## Stated exercise
How many lines of these records hold the string "picks"? Reply with the number alone.

-- -- --

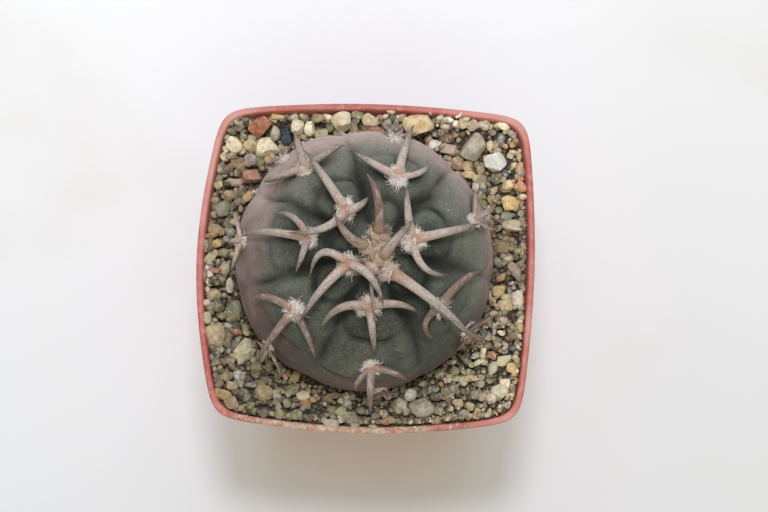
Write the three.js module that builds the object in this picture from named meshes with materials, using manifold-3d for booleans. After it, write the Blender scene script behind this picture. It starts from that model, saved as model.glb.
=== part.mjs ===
// A Gymnocalycium spegazzinii cactus growing in a square plastic nursery pot.
// Millimetres, +Z up, origin under the middle of the pot, the front of the pot towards -Y.
import * as THREE from 'three';
import { mergeVertices } from 'three/addons/utils/BufferGeometryUtils.js';
import Module from 'manifold-3d';

const wasm = await Module();
wasm.setup();

// Pot
const potHeight = 64;
const baseHalf = 25; // half the width across the flats at the base
const rimHalf = 33; // the same at the rim, before the sides bulge
const squareness = 13; // superellipse exponent, which leaves corners of about 6 mm radius
const potBulge = { left: 3.8, right: 1.85, back: 1.75, front: 2.5 }; // the full pot pushes each side out
const bulgeFade = 1.5; // and the push dies away towards the corners
const cornerBunching = 0.2; // puts more of the facets on the corners
const cornerShift = {
  backLeft: [2.4, 0.8],
  backRight: [1.4, -1.1],
  frontRight: [-1, 0.3],
  frontLeft: [1.1, 1.5],
};
const collarHeight = 8;
const collarStep = 0.6;
const collarBevel = 0.4;
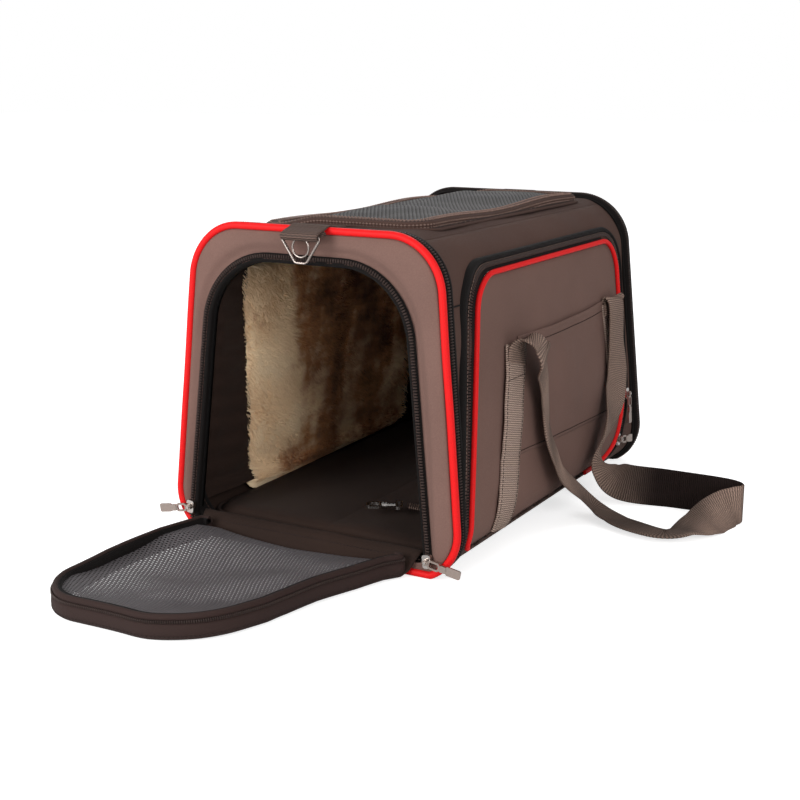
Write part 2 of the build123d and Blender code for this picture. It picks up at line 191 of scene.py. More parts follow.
def grown(outline, amount):
    """A closed counter-clockwise outline moved outwards."""
    ahead = np.roll(outline, -1, 0) - np.roll(outline, 1, 0)
    ahead /= np.linalg.norm(ahead, axis=1)[:, None]
    return outline + amount * np.stack([ahead[:, 1], -ahead[:, 0]], 1)


def polar(outline, centre, angles):
    """The outline's points seen from a centre at these angles, in degrees."""
    away = outline - np.asarray(centre)
    seen = np.degrees(np.arctan2(away[:, 1], away[:, 0])) % 360
    order = np.argsort(seen)
    at = np.asarray(angles) % 360
    return np.stack([np.interp(at, seen[order], outline[order, k], period=360) for k in (0, 1)], 1)


def stretch(outline, centre, angles, count):
    """The part of an outline between two angles, evenly spaced."""
    return resample(polar(outline, centre, np.linspace(*angles, 900)), count)


def all_round(count):
    """Evenly spread angles of a full turn, in degrees."""
    return np.linspace(0, 360, count, endpoint=False)


def inside(points, outline):
    """Which points lie inside a closed outline."""
    x, y = points[:, 0][:, None], points[:, 1][:, None]
    a, b = outline, np.roll(outline, -1, 0)
    crosses = (a[:, 1] > y) != (b[:, 1] > y)
    rise = np.where(b[:, 1] == a[:, 1], 1e-9, b[:, 1] - a[:, 1])
    at = a[:, 0] + (y - a[:, 1]) * (b[:, 0] - a[:, 0]) / rise
    return (crosses & (x < at)).sum(1) % 2 == 1


def smooth(t):
    """Smoothstep from 0 to 1."""
    t = np.clip(t, 0, 1)
    return t * t * (3 - 2 * t)


def ripple(points, size, height, seed=0.0):
    """Soft seeded unevenness for an array of points (..., 3), as heights."""
    flat = points.reshape(-1, 3) / size + seed
    values = [noise.noise(Vector(p)) for p in flat]
    return np.array(values).reshape(points.shape[:-1]) * height


# ---- the bag's surfaces --------------------------------------------------------------------------
def skin(y, s, grow=0.0):
    """Points on the fabric body: y along it, s round it from the top's middle, grown outwards."""
    y, s = np.broadcast_arrays(np.asarray(y, float), np.asarray(s, float))
    side = np.where(s < 0, -1.0, 1.0)
    a = np.abs(s)
    top = np.clip((a - S_FLAT) / TOP_R, 0, TOP_TURN)
    low = np.clip((a - S_LOW) / BOTTOM_R, 0, LOW_TURN)
    run = np.clip(a - S_SIDE, 0, SIDE_RUN)
    x = np.minimum(a, S_FLAT) + TOP_R * np.sin(top) + run * math.cos(TOP_TURN)
    x += BOTTOM_R * (np.sin(TOP_TURN + low) - math.sin(TOP_TURN)) - np.clip(a - S_BASE, 0, None)
    z = HEIGHT - TOP_R * (1 - np.cos(top)) - run * math.sin(TOP_TURN)
    z += BOTTOM_R * (np.cos(TOP_TURN + low) - math.cos(TOP_TURN))
    angle = top + low
    x, z = x + grow * np.sin(angle), z + grow * np.cos(angle)
    return np.stack([side * x, leaned(y, z), np.maximum(z, 0.3)], -1)


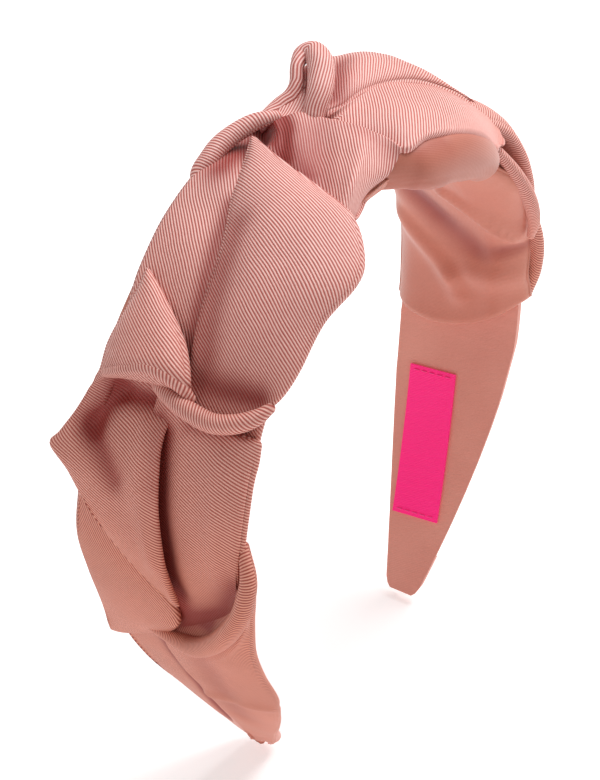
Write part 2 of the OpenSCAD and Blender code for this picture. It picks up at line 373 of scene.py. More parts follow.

-- -- --

## Reply to the task
2